What you have to do:
Output every line below without omitting or altering anything.

Record set:
>>>

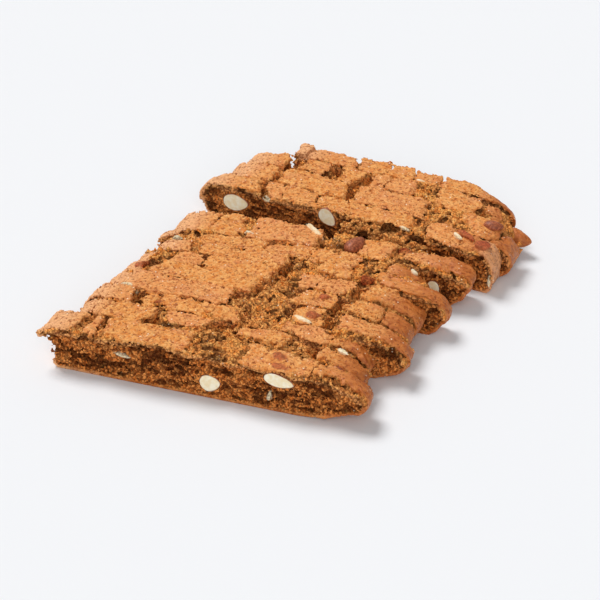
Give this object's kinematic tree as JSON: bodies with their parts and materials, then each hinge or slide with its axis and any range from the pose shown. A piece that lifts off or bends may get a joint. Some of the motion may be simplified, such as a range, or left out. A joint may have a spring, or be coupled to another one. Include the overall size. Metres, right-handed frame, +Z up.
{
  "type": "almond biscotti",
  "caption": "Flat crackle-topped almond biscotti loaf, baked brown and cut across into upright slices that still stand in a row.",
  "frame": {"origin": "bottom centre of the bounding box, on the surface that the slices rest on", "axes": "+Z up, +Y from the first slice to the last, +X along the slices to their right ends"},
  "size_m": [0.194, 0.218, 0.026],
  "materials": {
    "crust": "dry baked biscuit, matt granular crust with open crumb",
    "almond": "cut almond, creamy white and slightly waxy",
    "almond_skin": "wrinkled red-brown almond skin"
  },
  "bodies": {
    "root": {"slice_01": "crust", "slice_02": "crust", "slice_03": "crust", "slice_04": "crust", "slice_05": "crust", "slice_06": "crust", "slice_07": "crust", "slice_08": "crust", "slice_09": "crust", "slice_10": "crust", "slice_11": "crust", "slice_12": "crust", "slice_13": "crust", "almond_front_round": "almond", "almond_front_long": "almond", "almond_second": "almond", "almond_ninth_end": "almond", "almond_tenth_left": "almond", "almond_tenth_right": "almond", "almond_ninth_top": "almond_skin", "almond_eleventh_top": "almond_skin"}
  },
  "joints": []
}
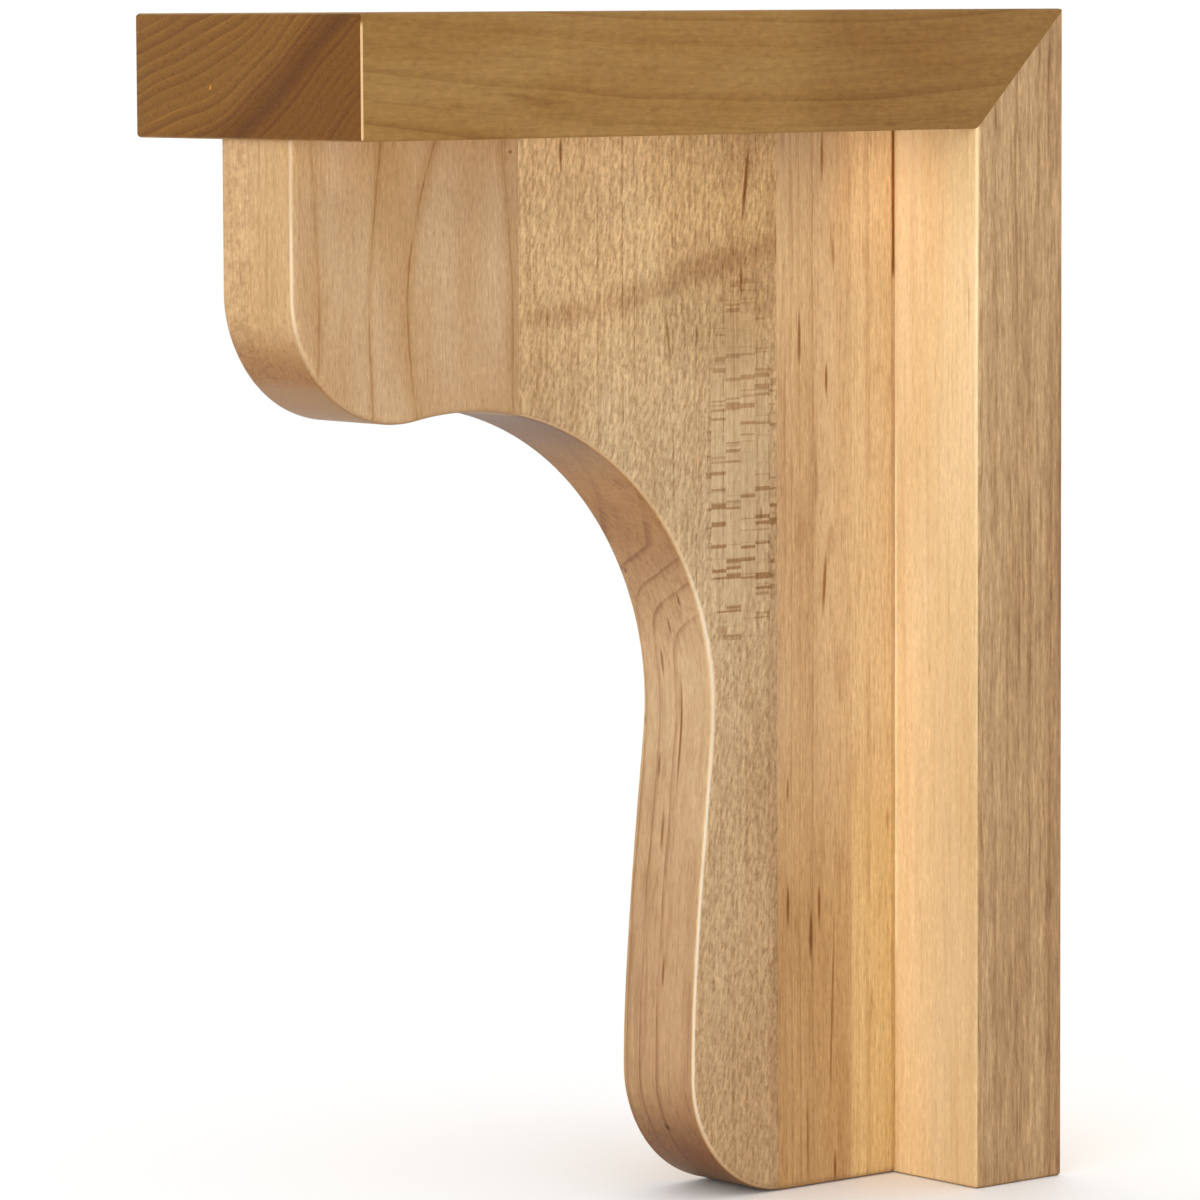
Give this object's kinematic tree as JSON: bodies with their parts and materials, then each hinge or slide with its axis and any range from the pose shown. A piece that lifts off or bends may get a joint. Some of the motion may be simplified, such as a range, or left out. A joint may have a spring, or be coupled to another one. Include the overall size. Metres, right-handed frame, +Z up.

<<<

Result for this task:
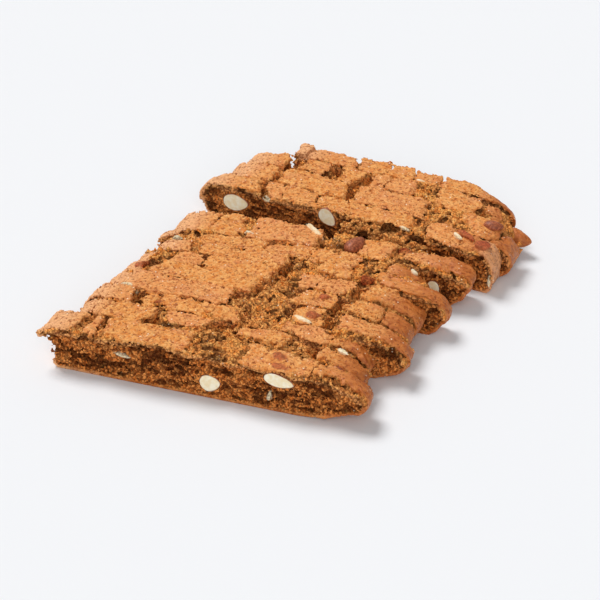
Give this object's kinematic tree as JSON: bodies with their parts and materials, then each hinge or slide with its axis and any range from the pose shown. A piece that lifts off or bends may get a joint. Some of the motion may be simplified, such as a range, or left out. A joint may have a spring, or be coupled to another one. Include the overall size. Metres, right-handed frame, +Z up.
{
  "type": "almond biscotti",
  "caption": "Flat crackle-topped almond biscotti loaf, baked brown and cut across into upright slices that still stand in a row.",
  "frame": {"origin": "bottom centre of the bounding box, on the surface that the slices rest on", "axes": "+Z up, +Y from the first slice to the last, +X along the slices to their right ends"},
  "size_m": [0.194, 0.218, 0.026],
  "materials": {
    "crust": "dry baked biscuit, matt granular crust with open crumb",
    "almond": "cut almond, creamy white and slightly waxy",
    "almond_skin": "wrinkled red-brown almond skin"
  },
  "bodies": {
    "root": {"slice_01": "crust", "slice_02": "crust", "slice_03": "crust", "slice_04": "crust", "slice_05": "crust", "slice_06": "crust", "slice_07": "crust", "slice_08": "crust", "slice_09": "crust", "slice_10": "crust", "slice_11": "crust", "slice_12": "crust", "slice_13": "crust", "almond_front_round": "almond", "almond_front_long": "almond", "almond_second": "almond", "almond_ninth_end": "almond", "almond_tenth_left": "almond", "almond_tenth_right": "almond", "almond_ninth_top": "almond_skin", "almond_eleventh_top": "almond_skin"}
  },
  "joints": []
}
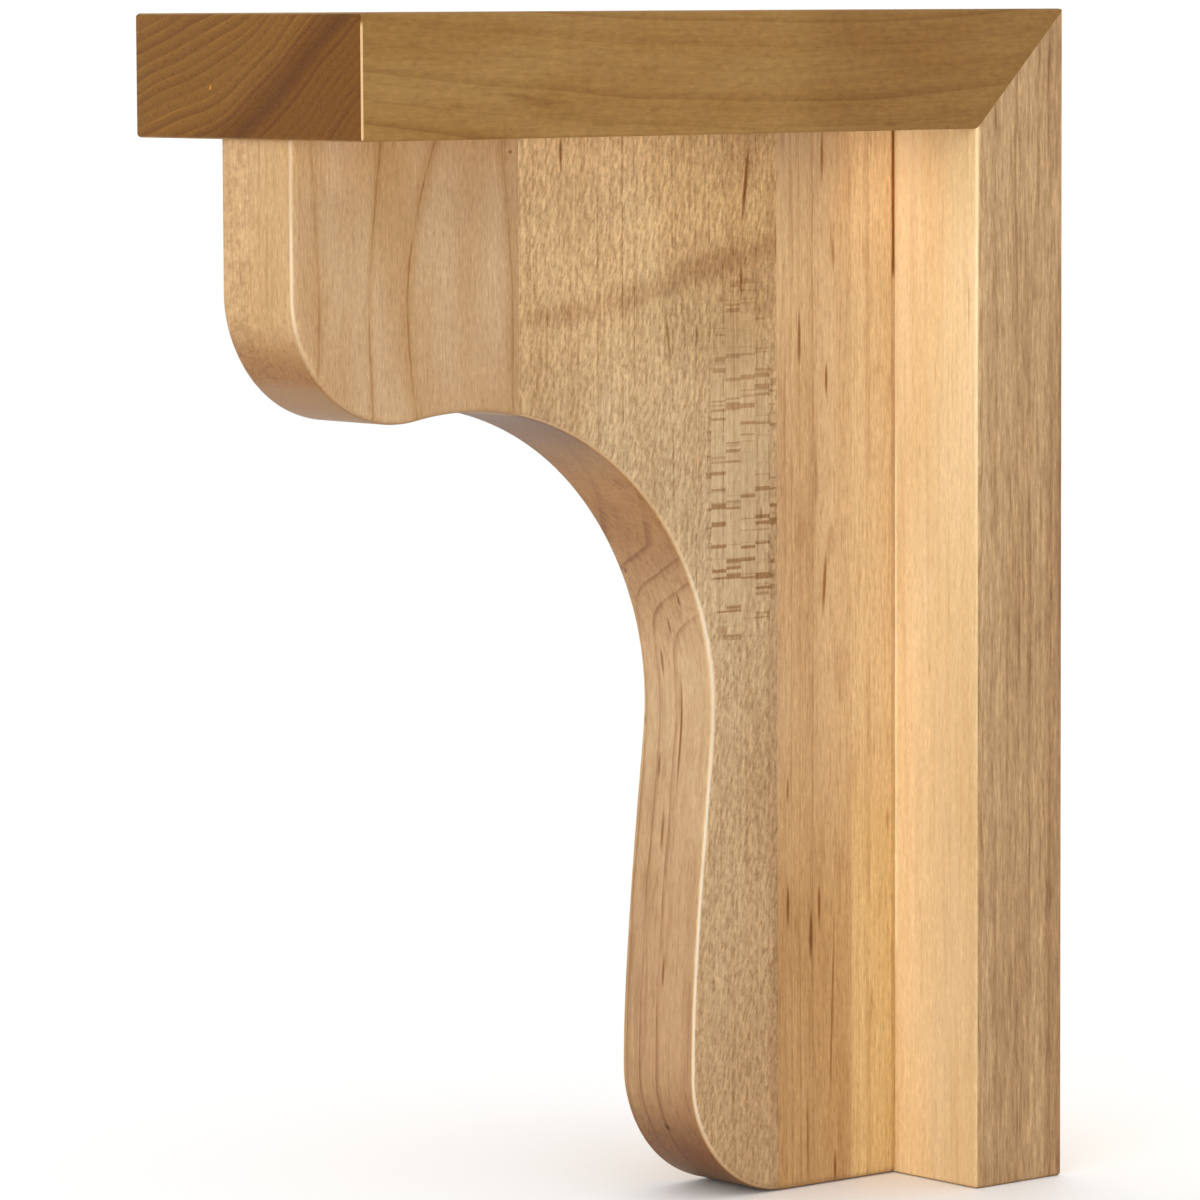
Give this object's kinematic tree as JSON: bodies with their parts and materials, then each hinge or slide with its axis and any range from the pose shown. A piece that lifts off or bends may get a joint. Some of the motion may be simplified, such as a range, or left out. A joint may have a spring, or be coupled to another one. Include the overall size. Metres, right-handed frame, +Z up.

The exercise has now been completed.